* Dataset section *
# # #
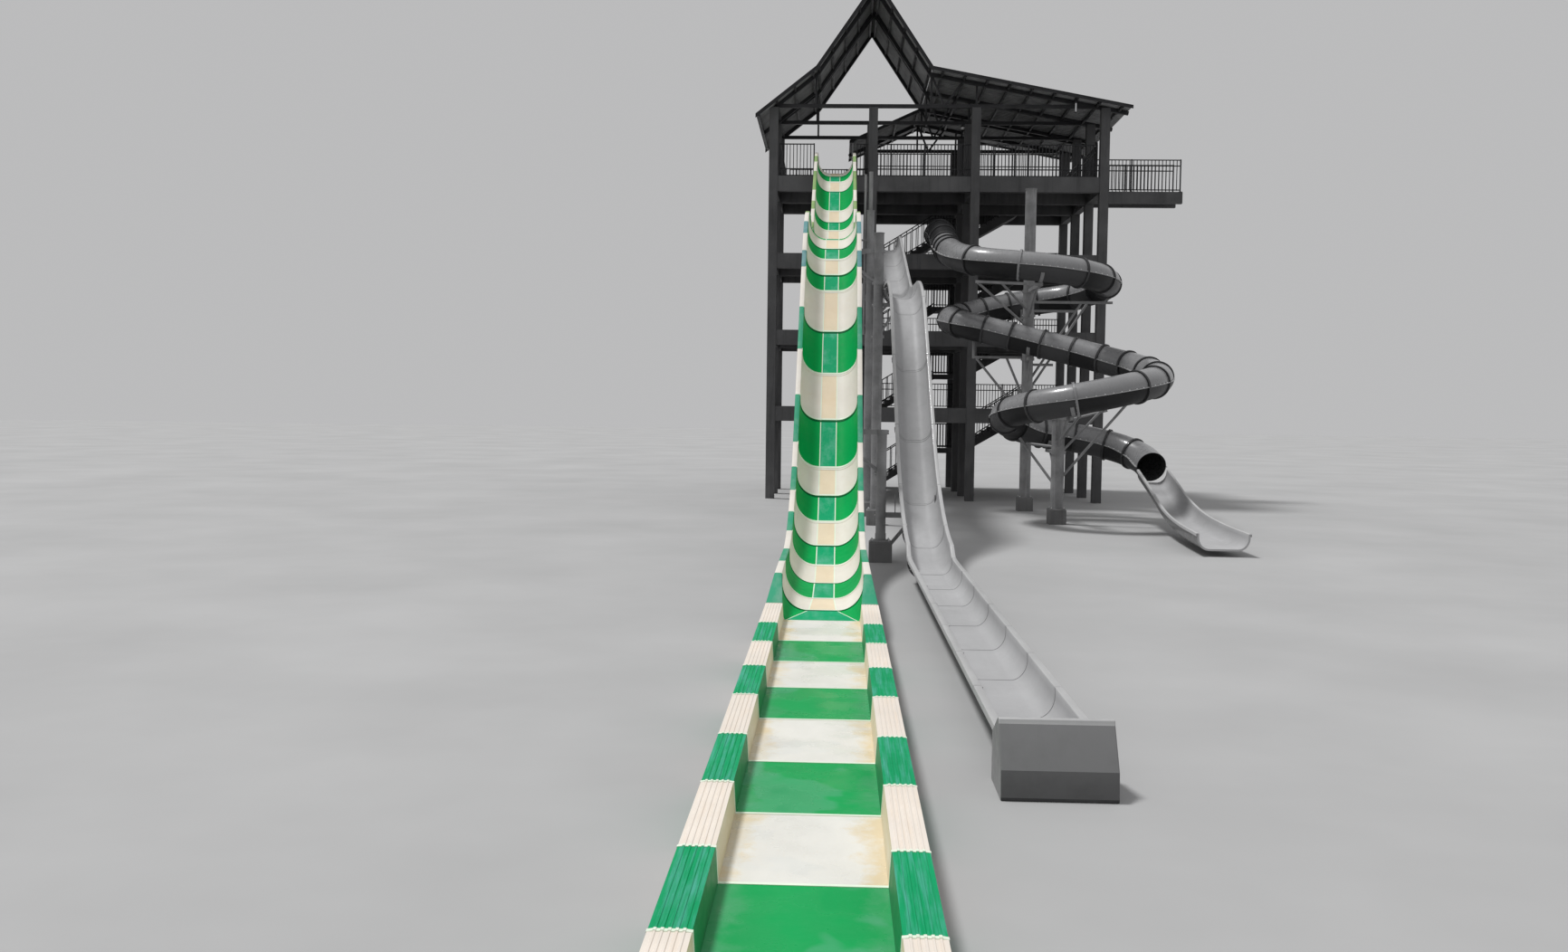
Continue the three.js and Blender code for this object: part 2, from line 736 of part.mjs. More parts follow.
for (const { name, corners } of GUARDS) {
  node(name, guardSolid(corners, topDeck), FINISH.steel);
}
const screenLine = [
  [inner.stepX + GUARD_CORNER_GAP, inner.back],
  [inner.right, inner.back],
];
node("screen_deck_rear", guardSolid(screenLine, topDeck, TIE_Z - topDeck - RAFTER), FINISH.steel);

// Bridge deck

const bridgeSoffit = block(
  [BRIDGE_X[0] - CUT_MARGIN, BRIDGE_X[1] + CUT_MARGIN],
  [BRIDGE_Y[0] + BRIDGE_EDGE_BEAM, BRIDGE_Y[1] - BRIDGE_EDGE_BEAM],
  [topDeck - BRIDGE_DEPTH - CUT_MARGIN, topDeck - SLAB],
);
const bridgeBlock = block(BRIDGE_X, BRIDGE_Y, [topDeck - BRIDGE_DEPTH, topDeck]);
node("bridge_deck", cut(bridgeBlock, [bridgeSoffit, ...columnClearances]), FINISH.concrete);

// Main slide

const flareStations = [MAIN_NECK_Y, MAIN_FLARE_Y, MAIN_MID_FLARE_Y].map((y) => ({
  y,
  z: RUN_OUT.floor,
  angle: 0,
}));
const mainStations = [...pathStations(MAIN_PATH), ...flareStations].sort((a, b) => b.y - a.y);

function mainShapeAt(y) {
  const end = MAIN_PATH.at(-1).y;
  if (y > MAIN_SHALLOW_Y[0]) return MAIN_TROUGH;
  if (y > MAIN_SHALLOW_Y[1]) {
    const t = (MAIN_SHALLOW_Y[0] - y) / (MAIN_SHALLOW_Y[0] - MAIN_SHALLOW_Y[1]);
    return blended(MAIN_TROUGH, MAIN_LOW_TROUGH, t);
  }
  if (y > MAIN_NECK_Y) return MAIN_LOW_TROUGH;
  if (y > MAIN_FLARE_Y) {
    return blended(MAIN_LOW_TROUGH, MAIN_NECK, (MAIN_NECK_Y - y) / (MAIN_NECK_Y - MAIN_FLARE_Y));
  }
  return blended(MAIN_NECK, MAIN_MOUTH, (MAIN_FLARE_Y - y) / (MAIN_FLARE_Y - end));
}

const MAIN_NODES = [
  { name: "main_slide_upper_drop", finish: FINISH.green },
  { name: "main_slide_bench", finish: FINISH.white },
  { name: "main_slide_steep_drop", finish: FINISH.green },
  { name: "main_slide_pull_out", finish: FINISH.white },
  { name: "main_slide_flare", finish: FINISH.green },
];
const mainCuts = [Infinity, ...MAIN_SPLITS_Y, -Infinity];
MAIN_NODES.forEach(({ name, finish }, i) => {
  const part = stretch(mainStations, mainCuts[i] - GAP, mainCuts[i + 1] + GAP);
  node(name, trough(part, mainShapeAt), finish).position.x = MAIN_X;
});

function runOutSection({ floor, top, half, opening, floorHalf, shell }) {
  const upper = [
    [floorHalf, floor],
    [opening, top],
    [half, top],
    [half, 0],
  ];
  const under = [
    [half - shell, 0],
    [half - shell, top - shell],
    [opening + shell, top - shell],
    [floorHalf + shell, floor - shell],
  ];
  const right = [...upper, ...under];
  const left = right.map(([x, z]) => [-x, z]).reverse();
  return [...right, ...left];
}

node(
  "run_out",
  extrudedAlongY(runOutSection(RUN_OUT), [RUN_OUT_Y[0] + GAP, RUN_OUT_Y[1] - GAP]),
  FINISH.white,
).position.x = MAIN_X;
node(
  "run_out_end_wall",
  block(
    [-RUN_OUT.half, RUN_OUT.half],
    [RUN_OUT_Y[0] - END_WALL.thickness, RUN_OUT_Y[0] - GAP],
    [0, END_WALL.height],
  ),
  FINISH.white,
).position.x = MAIN_X;

// Grey slide

const greyGroup = new THREE.Group();
greyGroup.position.set(GREY_X, GREY_TURN_Y, 0);
greyGroup.rotation.z = GREY_TURN;
model.add(greyGroup);
const greyStations = pathStations(GREY_PATH);

function greyShapeAt(y) {
  if (y > GREY_SHALLOW_Y[0]) return GREY_TROUGH;
  if (y < GREY_SHALLOW_Y[1]) return GREY_LOW_TROUGH;
  const t = (GREY_SHALLOW_Y[0] - y) / (GREY_SHALLOW_Y[0] - GREY_SHALLOW_Y[1]);
  return blended(GREY_TROUGH, GREY_LOW_TROUGH, t);
}

const greyCuts = [Infinity, ...GREY_SPLITS_Y, -Infinity];
["grey_slide_upper", "grey_slide_steep_drop", "grey_slide_run_out"].forEach((name, i) => {
  const part = stretch(greyStations, greyCuts[i] - GAP, greyCuts[i + 1] + GAP);
  node(name, trough(part, greyShapeAt), FINISH.greySlide, greyGroup).position.y = -GREY_TURN_Y;
});

const stopOutline = [
  [GREY_STOP.y[1], 0],
  [GREY_STOP.y[1], GREY_STOP.high],
  [GREY_STOP.y[0] + GREY_STOP.chamfer[0], GREY_STOP.low],
  [GREY_STOP.y[0], GREY_STOP.low - GREY_STOP.chamfer[1]],
  [GREY_STOP.y[0], 0],
];
const stopShape = new THREE.Shape(stopOutline.map(([y, z]) => new THREE.Vector2(y, z)));
const stopGeometry = new THREE.ExtrudeGeometry(stopShape, {
  depth: 2 * GREY_STOP.half,
  bevelEnabled: false,
});
stopGeometry.applyMatrix4(
  new THREE.Matrix4().makeBasis(
    new THREE.Vector3(0, 1, 0),
    new THREE.Vector3(0, 0, 1),
    new THREE.Vector3(1, 0, 0),
  ),
);
stopGeometry.translate(-GREY_STOP.half, 0, 0);
node("grey_slide_stop_block", solidOf(stopGeometry), FINISH.greySlide, greyGroup).position.y = -GREY_TURN_Y;

// Tube slide: one smooth centre line, cut into runs at its joints

const tubePoints = TUBE_RUNS.flatMap(({ points }, i) => (i ? points.slice(1) : points));
const tubeLine = new THREE.CatmullRomCurve3(
  tubePoints.map((p) => new THREE.Vector3(...p)),
  false,
  "centripetal",
);

class TubeStretch extends THREE.Curve {
  constructor(from, to) {
    super();
    this.from = from;
    this.to = to;
  }
  getPoint(t, target = new THREE.Vector3()) {
    return tubeLine.getPoint(THREE.MathUtils.lerp(this.from, this.to, t), target);
  }
}

function ringShape(radius, wall, sides) {
  const circle = (r) =>
    Array.from({ length: sides }, (_, i) => {
      const angle = ((i + 0.5) / sides) * 2 * Math.PI;
      return new THREE.Vector2(r * Math.cos(angle), r * Math.sin(angle));
    });
  const shape = new THREE.Shape(circle(radius));
  shape.holes.push(new THREE.Path(circle(radius - wall).reverse()));
  return shape;
}

let pointsBefore = 0;
const lastPoint = tubePoints.length - 1;
for (const { name, points } of TUBE_RUNS) {
  const from = pointsBefore / lastPoint;
  pointsBefore += points.length - 1;
  const to = pointsBefore / lastPoint;
  const trim = ((to - from) * GAP) / new TubeStretch(from, to).getLength();
  const line = new TubeStretch(from + trim, to - trim);
  const geometry = new THREE.ExtrudeGeometry(ringShape(TUBE_RADIUS, TUBE_WALL, TUBE_SIDES), {
    steps: Math.ceil(line.getLength() / TUBE_STEP),
    extrudePath: line,
    bevelEnabled: false,
  });
  node(name, solidOf(geometry), FINISH.tube);
}

const exitLine = new THREE.CatmullRomCurve3(EXIT_POINTS.map((p) => new THREE.Vector3(...p)));
const exitRings = Array.from({ length: EXIT_STATIONS + 1 }, (_, i) => {
  const share = i / EXIT_STATIONS;
  const flare = Math.max(0, (share - EXIT_FLARE_START) / (1 - EXIT_FLARE_START));
  const point = exitLine.getPointAt(share);
  const along = exitLine.getTangentAt(share);
  const side = new THREE.Vector3().crossVectors(along, new THREE.Vector3(0, 0, 1)).normalize();
  const up = new THREE.Vector3().crossVectors(side, along);
  return troughSection(blended(EXIT_TROUGH, EXIT_MOUTH, flare)).map((p) =>
    point.clone().addScaledVector(side, -p.x).addScaledVector(up, p.y),
  );
});
node("tube_exit_chute", loft(exitRings, troughSection(EXIT_TROUGH)), FINISH.tube);

// Supports of the open slides: a pipe between them with a bracket under each trough

function pedestal(x, y) {
  const { half, height } = PEDESTAL;
  return block([x - half, x + half], [y - half, y + half], [0, height]);
}

// The height at which a level arm, across the slide, touches the trough's floor from below
function undersideAt(stations, { shell }, y) {
  const { z, angle } = stationAt(stations, y);
  return z - shell / Math.cos(angle) - (BRACKET / 2) * Math.tan(angle) - GAP;
}

for (const { name, x, y, radius, top, spigotTop } of OPEN_SLIDE_PIPES) {
  const main = undersideAt(mainStations, MAIN_TROUGH, y);
  const grey = undersideAt(greyStations, GREY_TROUGH, y);
  const arm = (reach, z) => block(reach, [y - BRACKET / 2, y + BRACKET / 2], [z - BRACKET, z]);
  const bodies = [
    pipe([x, y, 0], [x, y, top], radius),
    pedestal(x, y),
    arm([MAIN_X - MAIN_ARM_REACH, x], main),
    arm([x, GREY_X + GREY_ARM_REACH], grey),
    bar([x, y, main - STRUT_DROP], [MAIN_X, y, main - BRACKET / 2], WEB, WEB),
  ];
  if (spigotTop) {
    bodies.push(pipe([x, y, top - SPIGOT.lap], [x, y, spigotTop], SPIGOT.radius, SPIGOT.sides));
  }
  node(name, joined(bodies), FINISH.pipe);
}

// Supports of the tube slide: a pipe with an arm and a raking strut under each run

for (const { name, x, y, radius, top, arms } of TUBE_PIPES) {
  const bodies = [pipe([x, y, 0], [x, y, top], radius), pedestal(x, y)];
  for (const [armX, armY, armTop] of arms) {
    const z = armTop - BRACKET / 2;
    const strutY = THREE.MathUtils.lerp(y, armY, TUBE_STRUT_SHARE);
    bodies.push(bar([x, y, z], [armX, armY, z], BRACKET, BRACKET));
    bodies.push(bar([x, y, z - STRUT_DROP], [armX, strutY, z], WEB, WEB));
  }
  node(name, joined(bodies), FINISH.pipe);
}

// The origin is on the ground, under the middle of the whole model

const scaled = new THREE.Group();
scaled.scale.setScalar(MODEL_SCALE * MM_PER_METRE);
scaled.add(model);
scaled.updateMatrixWorld(true);
const bounds = new THREE.Box3().setFromObject(model, true);
const middle = bounds.getCenter(new THREE.Vector3());
scaled.position.set(-middle.x, -middle.y, -bounds.min.z);

export default scaled;
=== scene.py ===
"""Looks of a 1:2 scale model of a water slide tower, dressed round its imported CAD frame.

Lengths are metres of the real tower, in the axes of the CAD source: X runs to the right along the
front, Y away from the front row of columns, Z up. to_model() turns them into the model's metres.
"""

import math

import bmesh
import bpy
import numpy as np
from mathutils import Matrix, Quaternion, Vector


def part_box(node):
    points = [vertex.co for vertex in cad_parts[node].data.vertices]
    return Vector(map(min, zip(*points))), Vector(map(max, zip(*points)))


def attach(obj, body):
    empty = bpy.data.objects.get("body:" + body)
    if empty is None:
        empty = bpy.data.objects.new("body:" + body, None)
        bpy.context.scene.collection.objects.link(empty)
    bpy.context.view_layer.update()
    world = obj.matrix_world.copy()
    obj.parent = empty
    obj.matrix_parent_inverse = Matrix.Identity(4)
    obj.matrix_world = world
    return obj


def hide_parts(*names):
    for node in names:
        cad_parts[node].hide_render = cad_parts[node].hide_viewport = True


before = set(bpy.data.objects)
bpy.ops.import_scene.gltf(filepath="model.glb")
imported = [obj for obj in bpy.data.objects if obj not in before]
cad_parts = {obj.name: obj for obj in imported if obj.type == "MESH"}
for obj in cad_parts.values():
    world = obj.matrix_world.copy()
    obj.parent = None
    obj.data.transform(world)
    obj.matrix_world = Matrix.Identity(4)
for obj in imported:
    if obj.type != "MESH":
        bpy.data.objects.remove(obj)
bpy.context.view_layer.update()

# Place of the real tower's axes in the model
MODEL_SCALE = 0.5
FIRST_COLUMN_CORNER = Vector((-2.935, -0.175, 0.0))
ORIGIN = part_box("column_A1")[0] - MODEL_SCALE * FIRST_COLUMN_CORNER

# The photograph's camera: its frame, its place in front of the tower, and where it looks
FRAME_WIDTH_PX = 1732
FOCAL_PX = 1440.5
SENSOR_MM = 36.0
CAMERA_AT = (-0.10, -52.68, 3.72)
CAMERA_YAW = 0.0397
CAMERA_PITCH = 0.0533
CAMERA_ROLL = 0.0121


def to_model(points):
    """Points of the real tower, as an array of model metres."""
    return np.asarray(points, float).reshape(-1, 3) * MODEL_SCALE + np.array(ORIGIN)


def real_box(node):
    """Lowest and highest corner of a CAD node, in metres of the real tower."""
    return [(corner - ORIGIN) / MODEL_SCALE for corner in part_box(node)]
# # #
* Exercise details *
Exactly the lines from the one holding "const scaled = new THREE.Group();" through the one holding "in imported if" should be printed, ends included.

* Output for this exercise *
const scaled = new THREE.Group();
scaled.scale.setScalar(MODEL_SCALE * MM_PER_METRE);
scaled.add(model);
scaled.updateMatrixWorld(true);
const bounds = new THREE.Box3().setFromObject(model, true);
const middle = bounds.getCenter(new THREE.Vector3());
scaled.position.set(-middle.x, -middle.y, -bounds.min.z);

export default scaled;
=== scene.py ===
"""Looks of a 1:2 scale model of a water slide tower, dressed round its imported CAD frame.

Lengths are metres of the real tower, in the axes of the CAD source: X runs to the right along the
front, Y away from the front row of columns, Z up. to_model() turns them into the model's metres.
"""

import math

import bmesh
import bpy
import numpy as np
from mathutils import Matrix, Quaternion, Vector


def part_box(node):
    points = [vertex.co for vertex in cad_parts[node].data.vertices]
    return Vector(map(min, zip(*points))), Vector(map(max, zip(*points)))


def attach(obj, body):
    empty = bpy.data.objects.get("body:" + body)
    if empty is None:
        empty = bpy.data.objects.new("body:" + body, None)
        bpy.context.scene.collection.objects.link(empty)
    bpy.context.view_layer.update()
    world = obj.matrix_world.copy()
    obj.parent = empty
    obj.matrix_parent_inverse = Matrix.Identity(4)
    obj.matrix_world = world
    return obj


def hide_parts(*names):
    for node in names:
        cad_parts[node].hide_render = cad_parts[node].hide_viewport = True


before = set(bpy.data.objects)
bpy.ops.import_scene.gltf(filepath="model.glb")
imported = [obj for obj in bpy.data.objects if obj not in before]
cad_parts = {obj.name: obj for obj in imported if obj.type == "MESH"}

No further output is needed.